La folla (Vidor, 1928)

Non ha ucciso solo vite umane, Covid19. Ha ucciso (definitivamente?) anche uno dei soggetti protagonisti della modernità urbana: la folla. Quella che il protagonista di un celebre racconto di Edgar Allan Poe (L’uomo della folla) inseguiva ad ogni ora della notte nei quartieri più lontani della città per esorcizzare la sua paura di ritrovarsi solo. Quella che il flâneur – baudelairiano prima, benjaminiano poi – incontrava passeggiando per le strade della metropoli, esponendosi allo shock dell’incontro con l’inatteso. Ma anche quella che fluiva anonima ma composta in un dipinto come Boulevard Montmartre di Pissarro, o che riempiva film come Metropolis di Ftitz Lang, La folla di King Vidor o L’uomo con la macchina da presa di Dziga Vertov.

Folla. Massa. Calca. Come quella che gremisce la 5th Avenue a Manhattan in centinaia e centinaia di film americani o i boulevard parigini e le strade londinesi in centinaia di film europei. Covid19 tutte queste folle le ha spazzate via. Le ha incrinate. Ne ha fatto il focolaio di ogni pericolo e minaccia. Far parte di una folla – affollarsi, unirsi, accalcarsi – diventa il gesto che mette in discussione la salute e la sopravvivenza del singolo. Per proteggersi bisogna isolarsi, staccarsi. Distanziarsi. La vicinanza fisica con l’altro diventa pericolosa. Solo la rarefazione, il distanziamento, il vuoto attorno a sé garantiscono – così almeno proclama la narrazione dominante – la salute del singolo.

Delitto perfetto. Missione compiuta. Covid 19 ha ucciso di fatto ogni spazio sociale e sta uccidendo l’idea stessa di socialità. Ci ha portato via non solo le strade gremite di folla, ma anche i cinema stracolmi di pubblico, i concerti affollati da fan, i comizi pieni di militanti, le chiese ricolme di fedeli, le discoteche pulsanti di corpi danzanti. Ha ucciso il diritto e il piacere di stare insieme. Ha fatto dell’altro un potenziale untore. Ha reso pericoloso il NOI. Ha sostituito definitivamente il sociale con i social. Nessun dittatore distopico avrebbe osato sognare un delitto tanto perfetto. Un così radicale redesign del sociale all’insegna dell’isolamento del singolo compensato da un uso compulsivo della relazionalità digitale consentita dal web.

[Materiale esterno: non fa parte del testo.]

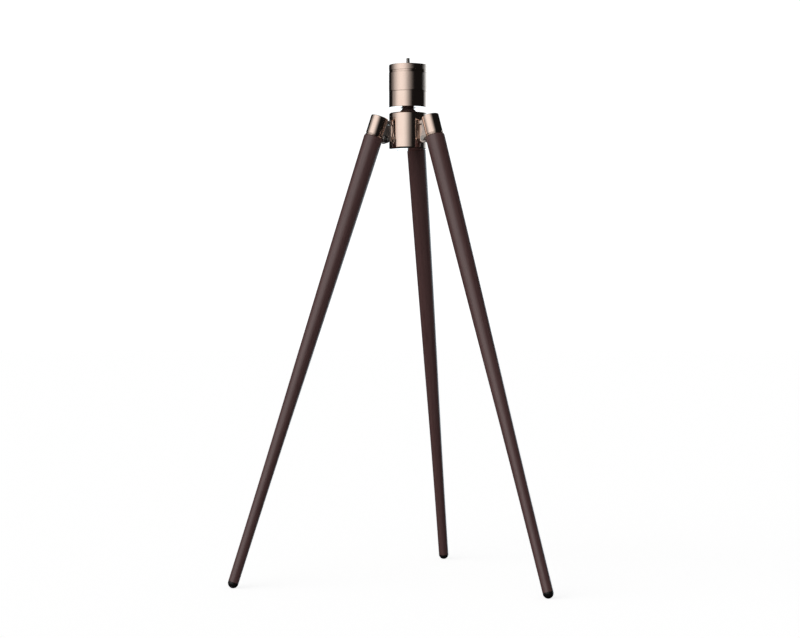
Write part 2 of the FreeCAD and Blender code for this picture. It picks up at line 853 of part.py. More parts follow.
keep("camera_screw", turned("camera_screw", [
    (0, pad_floor - size["stud_flange_height"]),
    (size["recess_radius"] - 0.05, pad_floor - size["stud_flange_height"]),
    (size["recess_radius"] - 0.05, pad_floor),
    (size["stud_collar"], pad_floor),
    (size["stud_collar"], size["platform_top"]),
    (size["stud_radius"], size["platform_top"]),
    (size["stud_radius"], size["stud_top"] - size["stud_chamfer"]),
    (size["stud_radius"] - size["stud_chamfer"], size["stud_top"]),
    (0, size["stud_top"]),
]))


# ---------------------------------------------------------------- check and export
doc.recompute()
for part in doc.Objects:
    if "Invalid" in part.State or "Error" in part.State:
        raise RuntimeError(f"{part.Name}: {part.State}")
os.makedirs("parts", exist_ok=True)
for node, part in nodes.items():
    if part.Shape.isNull() or not part.Shape.isValid():
        raise RuntimeError(f"{node} has no valid shape")
    part.Shape.exportStep(f"parts/{node}.step")
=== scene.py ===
"""Wooden field tripod: the looks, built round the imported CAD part. Lengths are in metres."""

import json
import math

import bmesh
import bpy
from mathutils import Matrix, Vector

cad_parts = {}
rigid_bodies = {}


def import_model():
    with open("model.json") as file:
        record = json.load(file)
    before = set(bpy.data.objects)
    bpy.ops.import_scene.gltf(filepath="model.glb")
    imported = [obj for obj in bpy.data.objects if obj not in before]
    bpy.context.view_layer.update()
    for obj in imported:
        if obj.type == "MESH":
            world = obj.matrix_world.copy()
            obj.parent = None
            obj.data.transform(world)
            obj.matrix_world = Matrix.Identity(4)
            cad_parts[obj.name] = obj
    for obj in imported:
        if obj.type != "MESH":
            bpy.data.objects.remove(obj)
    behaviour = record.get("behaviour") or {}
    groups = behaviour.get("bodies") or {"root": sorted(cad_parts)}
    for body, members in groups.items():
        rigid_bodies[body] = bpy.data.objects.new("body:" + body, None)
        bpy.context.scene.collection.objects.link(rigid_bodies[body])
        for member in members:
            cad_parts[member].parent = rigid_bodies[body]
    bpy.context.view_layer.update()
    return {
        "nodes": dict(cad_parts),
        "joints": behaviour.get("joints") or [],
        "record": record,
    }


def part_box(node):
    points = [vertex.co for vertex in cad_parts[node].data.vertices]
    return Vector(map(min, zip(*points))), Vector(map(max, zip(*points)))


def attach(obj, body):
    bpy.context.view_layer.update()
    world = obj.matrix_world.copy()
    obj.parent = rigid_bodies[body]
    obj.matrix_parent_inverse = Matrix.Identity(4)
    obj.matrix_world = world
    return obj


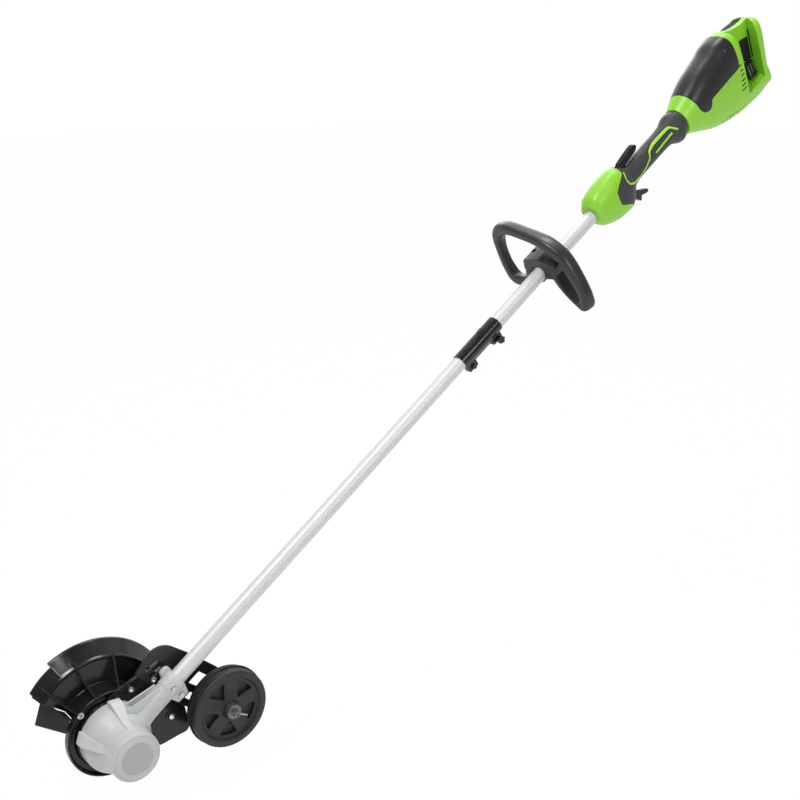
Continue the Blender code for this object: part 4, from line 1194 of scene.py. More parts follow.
@dataclass
class FrontBody(Assembly):
    """The green front cover, the grip with its inlays, the collar and the hand controls."""

    wall: float = 3.0
    tube: float = 13.0
    end: float = 1464.0
    # How much wider than each inlay the black strip of painted groove shade is.
    groove_shade: float = 2.8
    stations: tuple[tuple[float, ...], ...] = (
        (1197, 20.5, 23, -17, 2.3), (1207, 26, 33, -29, 2.4), (1222, 28, 37, -37, 2.5),
        (1250, 29, 41, -46, 2.6),
        (1276, 28, 42, -49, 2.6), (1291, 25, 37, -45, 2.5), (1300, 21.5, 30, -36, 2.3),
        (1309, 19, 24, -26, 2.1),
        (1324, 18, 21, -21, 2.0), (1400, 18, 20, -20, 2.0), (1430, 19, 21, -21.5, 2.0),
        (1443, 23, 24, -28, 2.0),
        (1453, 26.5, 27, -33.5, 2.0), (1460, 27, 27.5, -34.5, 2.0), (1464, 26, 26.5, -33, 2.0),
    )
    grip: tuple[Flat, ...] = (
        (1500, 60), (1290, 60), (1286, 30), (1273, 25), (1260, 19), (1251, 13), (1249, 1), (1249, -12),
        (1262, -22),
        (1276, -31.5), (1284, -70), (1500, -70),
    )
    accent: tuple[Flat, ...] = (
        (1446.5, 4.7), (1440.8, 11.2), (1436.9, 16.3), (1410.7, 15.8), (1384.4, 15.6), (1368.4, 12.2),
        (1362, 3.7),
        (1344, -5.2), (1327, -10.4), (1303, -7), (1287, 4.1), (1283, 16.7), (1290, 28.8),
    )
    bar: tuple[Flat, ...] = ((1434, 5.1), (1407, 3), (1380, 1.2))

    def sections(self, inset: float) -> list[list[Spot]]:
        """The body's sections from the nose to the collar, at an inset from the skin."""
        rows = list(self.stations)
        if inset:
            rows[0] = (1200, 22.5, 26, -20, 2.3)
            rows[-1] = (self.end + 2, 26, 26.5, -33, 2.0)
        fine = [*Outline.graded(rows[:2], 6)[:-1], *Outline.graded(rows[1:], 6)]
        return [
            Outline.oval(along, wide - inset, top - inset, low + inset, power, 56)
            for along, wide, top, low, power in fine
        ]

    def build(self) -> None:
        """Builds the shells, the collar, the inlays and the controls."""
        shell = Stock.worked(Stock.loft(self.sections(0)), Stock.loft(self.sections(self.wall)), Job.CUT)
        shell = Stock.chain(
            shell, Job.CUT, Stock.rod(self.tube, (0, 0, 1150), (0, 0, 1250)),
            Stock.rod(12, (0, 0, 1440), (0, 0, 1480)),
        )
        outline = Outline.rounded(self.grip, 1.6)
        cover = Stock.worked(shell, Stock.plate([Outline.grown(outline, 0.8)], -80, 80), Job.CUT)
        grip = Stock.worked(shell, Stock.plate([outline], -80, 80), Job.KEEP)
        openings = Stock.together(
            Stock.block((-5.5, 5.5), (-60, -18), (1290, 1326)), Stock.block((-6, 6), (14, 60), (1289, 1314)),
        )
        grip = Stock.worked(grip, openings, Job.CUT)
        for side, word in ((Side.LEFT, "left"), (Side.RIGHT, "right")):
            x = (0.1, 90) if side is Side.LEFT else (-90, -0.1)
            half = Stock.block(x, (-200, 200), (1100, 1800))
            even(
                shown(
                    f"nose_cover_{word}", Stock.worked(cover, half, Job.KEEP), GREEN, "tool_frame",
                    [f"front_cover_{word}"],
                )
            )
            even(
                shown(
                    f"grip_shell_{word}", Stock.worked(grip, half, Job.KEEP), GRIP_GREY, "tool_frame",
                    [f"grip_{word}"],
                )
            )
        self.build_inlays()
        collar = [(9, 1473.6), (24.5, 1473.6), (25, 1472.8), (25, 1465.2), (24.5, 1464.3), (9, 1464.3)]
        shown(
            "collar", Stock.lathe(Outline.rounded(collar, 0.5), Axis.SHAFT), GRIP_GREY, "tool_frame",
            ["grip_collar"],
        )
        self.build_controls()

    def build_inlays(self) -> None:
        """Lays the green line and the green bar onto the grip's skin on each side, each on a wider black strip that
        stands in for the shade of a groove round it (painted shade).
        """
        rows = Outline.graded(self.stations, 3)

        def laid(along: float, up: float) -> Spot:
            return (Outline.half_width(rows, along, up), up, along)

        for name, path, width in (("line", self.accent, 4.4), ("bar", self.bar, 5.2)):
            dense = Outline.rounded(path, 4, 4, closed=False)
            for side in Side:
                strip = Stock.ribbon(dense, width, laid, 0.5)
                # The wider black strip under each inlay is painted shade, standing in for the shadow of a groove
                # round it.
                groove_shade = Stock.ribbon(dense, width + self.groove_shade, laid, 0.22)
                if side is Side.RIGHT:
                    for mesh in (strip, groove_shade):
                        mesh.transform(Matrix.Diagonal((-1, 1, 1, 1)))
                        mesh.flip_normals()
                shown(f"inlay_{name}_{side.name.lower()}", strip, ACCENT, "tool_frame", sharp=50)
                shown(f"groove_{name}_{side.name.lower()}", groove_shade, MATT_BLACK, "tool_frame", sharp=50)

    def build_controls(self) -> None:
        """Builds the trigger and the lock-out lever."""
        trigger = [
            (1294, -22), (1306, -24), (1311, -31), (1320, -39), (1339, -50), (1341, -55), (1336, -57),
            (1320, -51),
            (1317, -58), (1313, -59), (1309, -51), (1296, -40),
        ]
        mesh = Stock.plate([Outline.rounded(trigger, 2.5)], -4.5, 4.5)
        softened(shown("trigger_blade", mesh, SATIN_BLACK, "throttle", ["trigger"]), 1.2, 3)
        lever = [
            (1293, 19), (1303, 19), (1309, 25), (1326, 27), (1348, 30), (1354, 34.5), (1354, 40), (1347, 43),
            (1319, 39.5),
            (1301, 36), (1293, 30),
        ]
        mesh = Stock.plate([Outline.rounded(lever, 4)], -5, 5)
        softened(shown("lever_blade", mesh, MATT_BLACK, "lockout", ["lockout_lever"]), 1.5, 3)


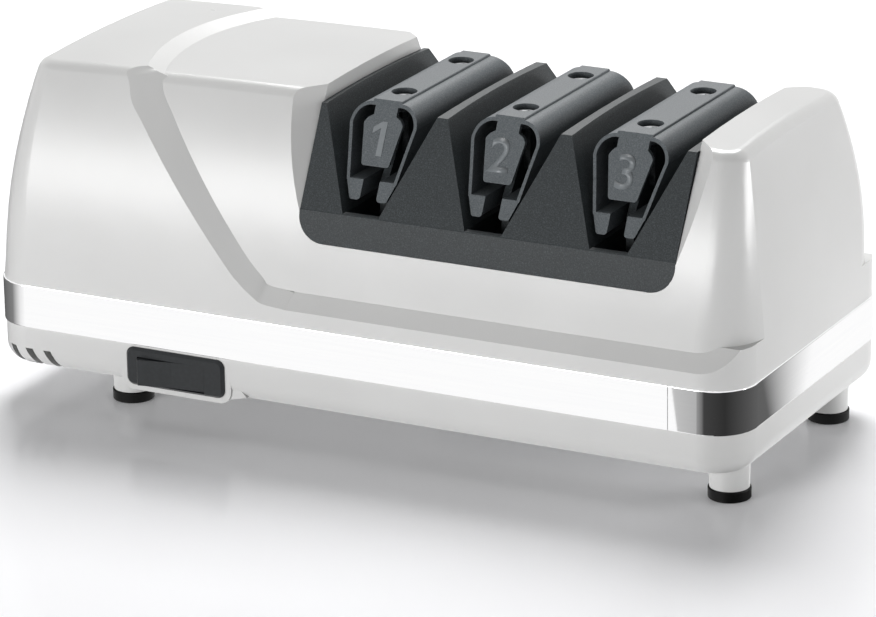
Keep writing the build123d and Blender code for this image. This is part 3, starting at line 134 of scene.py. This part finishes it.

L’esito estremo della società del narcisismo di massa è – paradossalmente – la monadizzazione del mondo: protetti da scafandri mentali immateriali, inibiti al contatto fisico con l’altro da guanti e mascherine, con l’attività tattile interdetta e sanzionata, facciamo della sopravvivenza del corpo il totem o il feticcio a cui immolare tutto: la nostra esistenza come persone che non si esauriscono nel corpo, il nostro bisogno di socialità.

Il rancore, che negli ultimi tempi – in Italia più che altrove, ma non solo in Italia – era diventato il sentimento dominante, ora scolora nella diffidenza: non c’è più un pharmakon o un nemico su cui scaricare la frustrazione divenuta odio. Ora sono tutti nemici: l’altro ci fa paura per il fatto stesso di esistere, di essere lì, di sfiorarci mentre passa sul marciapiede a una distanza che riteniamo troppo vicina a noi.

Durerà? Attecchirà questo modello neoisolazionista di corpo sociale? Difficile dirlo. Certo è che ora, a pandemia ancora in corso, il modello che appare diffondersi è semplice e inquietante al tempo stesso: tanti corpi “sani”, lontani uno dall’altro, in una società morta. Un po’ come accade – profeticamente? – al protagonista di La coscienza di Zeno nel finale del romanzo: lui guarisce, ma in un mondo che è malato alle radici.